I have no interest in managing RE ever again so a manager is a must. The only advantage of having my daughter live there is the updates on the needs of the property (something needs fixing or updating). Unless she says anything, the other tenants will not know her relationship to the landlord. Squeak, squeak.
This wasn’t a numbers post on how to buy the right property at the right price; I did that previously.
This post should help you start thinking about the additional benefits of RE ownership beyond the mere rental income (the doubling and tripling of benefits).
Renting to your own business is a no-brainer in most real estate markets. The high-priced coastal cities of the U.S might be an exception, along with Denver. Of course that could change over time.
Rent has an element of profit (or at least it should). Slumlords take shortcuts to keep their rents lower, but you don’t want to live there. Good properties, good apartments, cost money. And good landlords are as hard to come by as good tenants. There are plenty of them out there but they are already renting their apartment from a good landlord and have no intentions of leaving anytime soon.

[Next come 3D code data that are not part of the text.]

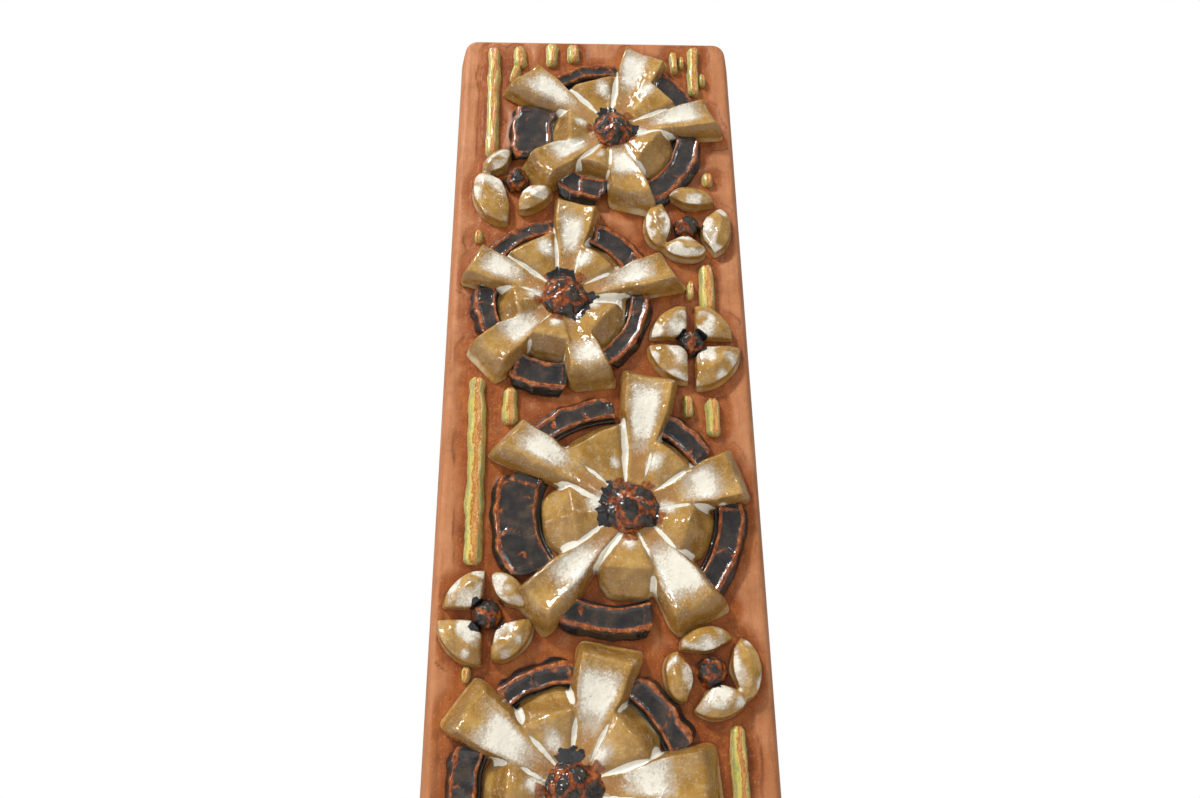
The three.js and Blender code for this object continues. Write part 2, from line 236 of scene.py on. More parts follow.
SMALL_LAYOUTS: dict[str, tuple[tuple[float, float], tuple[Petal, ...]]] = {
    "small_flower_1": (
        (-34.5, 123.5),
        (Petal(136, 36, 7.5, 17, 1), Petal(214, 49, 6.5, 21.8, 0.7, 0.2), Petal(308, 38, 7.5, 18, 0.6)),
    ),
    "small_flower_2": (
        (37.8, 100.5),
        (Petal(80, 36, 10, 19.5, 1), Petal(350, 45, 6, 19.5, 0.6), Petal(263, 42, 6, 17, 0.8),
         Petal(180, 45, 7, 18.8, 0.9)),
    ),
    "small_flower_3": (
        (37.2, 46.3),
        (Petal(135, 43, 5, 17.8, 0.4), Petal(44, 43, 5, 18, 0.4), Petal(224, 43, 5, 18.8, 0.4),
         Petal(313, 43, 5, 21.3, 0.4)),
    ),
    "small_flower_4": (
        (-40.6, -61),
        (Petal(133, 43, 5, 17.2, 0.5), Petal(47, 40, 7, 16.8, 0.8), Petal(226, 43, 5, 19.3, 0.5),
         Petal(315, 40, 6.5, 18.5, 0.8)),
    ),
    "small_flower_5": (
        (38.8, -81),
        (Petal(101, 46, 7, 16.3, 1), Petal(5, 46, 7, 18, 0.7), Petal(283, 46, 5, 16.8, 0.6),
         Petal(189, 38, 7.5, 17.8, 1)),
    ),
    "small_flower_6": (
        (-36, -174),
        (Petal(45, 42, 5, 17, 0.5), Petal(135, 42, 5, 17.5, 0.5), Petal(225, 42, 5, 18, 0.5),
         Petal(315, 42, 5, 17, 0.5)),
    ),
    "small_flower_7": (
        (35, -170),
        (Petal(50, 42, 5, 17, 0.6), Petal(140, 42, 5, 17, 0.6), Petal(230, 42, 5, 18, 0.6),
         Petal(320, 42, 5, 18, 0.6)),
    ),
}

# Where a cut across a band has its points, as shares of its width. Those below 0 are its inner skirt, which
# is black partly as painted shade in the gap beside the band.
BAND_CUT = (
    -0.09, -0.06, -0.03, 0.0, 0.03, 0.07, 0.11, 0.16, 0.22, 0.3, 0.38, 0.46, 0.54, *np.linspace(0.6, 1.0, 14),
)

# Thin upright strokes along the borders: x, z, length, width, lean in degrees.
STROKES = (
    (-46, 166, 59.5, 6, 1), (-34.6, 191, 11.5, 6.4, 4), (-36.6, 181.2, 9, 4.6, -14),
    (-20.2, 192.4, 12.4, 5.8, 0), (-10.1, 193.3, 9.4, 5.8, 0), (35.6, 188.8, 11.5, 4, 3),
    (39, 189, 6, 2.6, 0), (44.3, 184, 27, 5.8, -2), (48.4, 179, 6, 3.4, 0), (48, 125, 6, 5.5, 0),
    (-49.4, 95.5, 5.5, 4, 0), (38.2, 70.5, 8, 3.6, 0), (45, 71.5, 21.5, 6.5, 0),
    (-47, -6, 74, 7.4, 0.5), (-34.4, 19.2, 15, 6, 0), (34.8, 19.2, 8.5, 5, 0),
    (44.5, 14.5, 15.5, 6, 0), (-47.3, -81.5, 5.5, 3.6, 0), (46.5, -122, 46, 6.6, 0),
    (-49, -133, 22, 5.5, 0), (-14, -190, 13, 6, 0), (-3, -192, 9, 5, 0), (9, -189, 15, 5.5, 3),
)


# ---------------------------------------------------------------- drawing


def ground(x: float, z: float, rise: float) -> Vector:
    """A point of the relief in metres.

    Args:
        x: Place across the plaque, in millimetres.
        z: Place along the plaque, in millimetres.
        rise: Height in front of the ground, in millimetres.

    Returns:
        The point in the part's frame.
    """
    return Vector((x, -(Slab.thickness + rise), z)) * MM


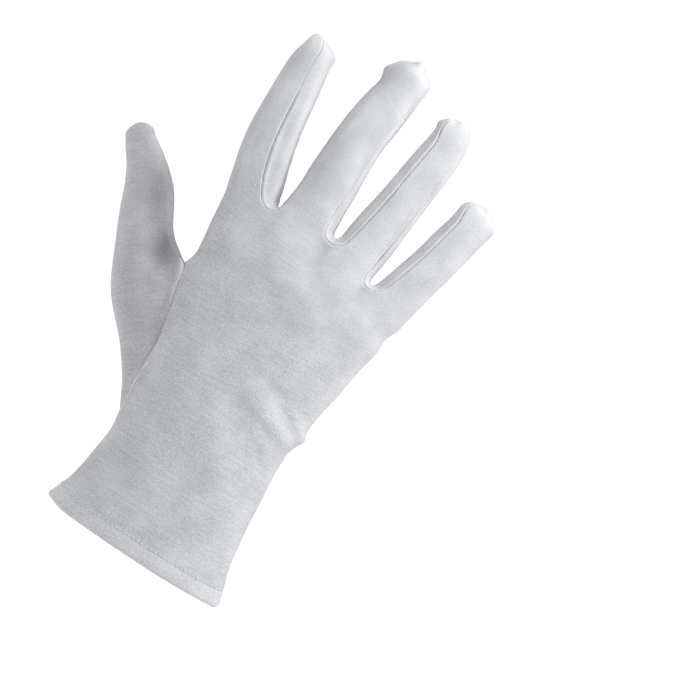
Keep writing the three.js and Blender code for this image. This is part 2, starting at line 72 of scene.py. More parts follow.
# The wall of the solids. The narrow faces across it have edges of just this length.
WALL = 0.001
WALL_TOLERANCE = 0.0000003
SAME_POINT = 0.000001
WIDEST_SEAM_GAP = 0.0006


def pick(*objects):
    bpy.ops.object.select_all(action="DESELECT")
    for one in objects:
        one.select_set(True)
    bpy.context.view_layer.objects.active = objects[0]


def outer_side(name, seen_from):
    side = bpy.data.objects.new(f"{name}_side", frame["nodes"][name].data.copy())
    bpy.context.scene.collection.objects.link(side)
    side.data.materials.clear()
    side.data.materials.append(bpy.data.materials.new(name))
    pick(side)
    bpy.ops.mesh.customdata_custom_splitnormals_clear()
    bpy.ops.object.mode_set(mode="EDIT")
    bpy.ops.mesh.select_mode(type="FACE")
    bpy.ops.mesh.select_all(action="SELECT")
    bpy.ops.mesh.remove_doubles(threshold=SAME_POINT)
    bpy.ops.mesh.select_all(action="DESELECT")
    bpy.ops.object.mode_set(mode="OBJECT")
    points = side.data.vertices
    across_wall = set()
    for edge in side.data.edges:
        length = (points[edge.vertices[0]].co - points[edge.vertices[1]].co).length
        if abs(length - WALL) < WALL_TOLERANCE:
            across_wall.add(tuple(sorted(edge.vertices)))
    for face in side.data.polygons:
        face.select = any(key in across_wall for key in face.edge_keys)
    bpy.ops.object.mode_set(mode="EDIT")
    bpy.ops.mesh.delete(type="FACE")
    bpy.ops.object.mode_set(mode="OBJECT")
    bpy.context.view_layer.update()
    _, _, _, nearest_face = side.closest_point_on_mesh(seen_from)
    side.data.polygons[nearest_face].select = True
    bpy.ops.object.mode_set(mode="EDIT")
    bpy.ops.mesh.select_linked()
    bpy.ops.mesh.select_all(action="INVERT")
    bpy.ops.mesh.delete(type="FACE")
    bpy.ops.mesh.select_all(action="SELECT")
    bpy.ops.mesh.tris_convert_to_quads(face_threshold=math.pi, shape_threshold=math.pi)
    bpy.ops.object.mode_set(mode="OBJECT")
    return side


def panel_of(face):
    return PANEL_NAMES[face.material_index]


def edge_panels(mesh):
    owners = {}
    for face in mesh.polygons:
        for key in face.edge_keys:
            owners.setdefault(key, []).append(panel_of(face))
    return owners


def edge_middle(mesh, key):
    return (mesh.vertices[key[0]].co + mesh.vertices[key[1]].co) / 2


def select_edges(mesh, keys):
    mesh.vertices.foreach_set("select", [False] * len(mesh.vertices))
    mesh.polygons.foreach_set("select", [False] * len(mesh.polygons))
    for edge in mesh.edges:
        edge.select = tuple(sorted(edge.vertices)) in keys


pick(*[outer_side(name, place) for name, place in PANELS.items()])
bpy.ops.object.join()
glove = bpy.context.active_object
glove.name = "glove"
bpy.ops.object.mode_set(mode="EDIT")
bpy.ops.mesh.select_mode(type="EDGE")
bpy.ops.mesh.select_all(action="DESELECT")
bpy.ops.mesh.select_non_manifold()
bpy.ops.mesh.remove_doubles(threshold=WIDEST_SEAM_GAP)
bpy.ops.mesh.select_all(action="DESELECT")
bpy.ops.object.mode_set(mode="OBJECT")

# The fold at the cuff's edge. The main cloth and the turned-up hem are one cloth there, so the gap
# between their lower rims is closed by a small roll. The edge lies lower towards the little finger.
HEM_SLOPE = 0.07
MOUTH_BELOW = 0.004
HEM_ROLL = 0.0007

mouth = set()
for key, panels in edge_panels(glove.data).items():
    middle = edge_middle(glove.data, key)
    if len(panels) == 1 and middle.z + HEM_SLOPE * middle.x < MOUTH_BELOW:
        mouth.add(key)
hem_points = set()
for face in glove.data.polygons:
    if panel_of(face) == "cuff_hem":
        hem_points.update(face.vertices)
first_face = len(glove.data.polygons)
first_point = len(glove.data.vertices)
select_edges(glove.data, mouth)
bpy.ops.object.mode_set(mode="EDIT")
bpy.ops.mesh.bridge_edge_loops(number_cuts=1, interpolation="LINEAR", smoothness=0.0)
bpy.ops.object.mode_set(mode="OBJECT")
for point in glove.data.vertices[first_point:]:
    point.co.z -= HEM_ROLL
for face in glove.data.polygons[first_face:]:
    name = "back" if face.center.y < 0 else "palm"
    if any(corner in hem_points for corner in face.vertices):
        name = "cuff_hem"
    face.material_index = PANEL_NAMES.index(name)

# Seams and folds. Main cloth and thumb are folded on their outer side, where no seam shows. Every other
# edge between two panels is sewn: a narrow strip along it is bevelled, to hold the seam's valley.
FOLD_SIDE = -0.030
FOLD_TOP = 0.217
THUMB_ROOT = Vector((-0.0387, 0.0, 0.0822))
THUMB_AXIS = Vector((-0.0500, 0.0, 0.0736)).normalized()
THUMB_FOLD_END = 0.083
SEAM_STRIP = 0.0006


def is_fold(middle, panels):
    if set(panels) == {"back", "palm"}:
        return middle.x < FOLD_SIDE and middle.z < FOLD_TOP
    if set(panels) == {"thumb_back", "thumb_palm"}:
        away = middle - THUMB_ROOT
        inner = away.x * THUMB_AXIS.z - away.z * THUMB_AXIS.x > 0
        return not inner and away.dot(THUMB_AXIS) < THUMB_FOLD_END
    return False


def panel_borders(mesh, folded):
    borders = set()
    for key, panels in edge_panels(mesh).items():
        if len(set(panels)) > 1 and is_fold(edge_middle(mesh, key), panels) == folded:
            borders.add(key)
    return borders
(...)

The next best option is renting to a responsible family member. This isn’t an easy road. My youngest daughter isn’t close to being there. Heather made the leap recently which gave me the idea and hence this post.
Doing it right means buying the right property that cash flows out of the gate and having a property manager handle the rest.
Heather may find additional tenants for me from her work, but it still will all go through the property manager. I’d rather pay a fee than spend time managing the property
It’s the right thing — and profitable — thing to do.
And, of course, this assumes you buy a quality piece of real estate and maintain it.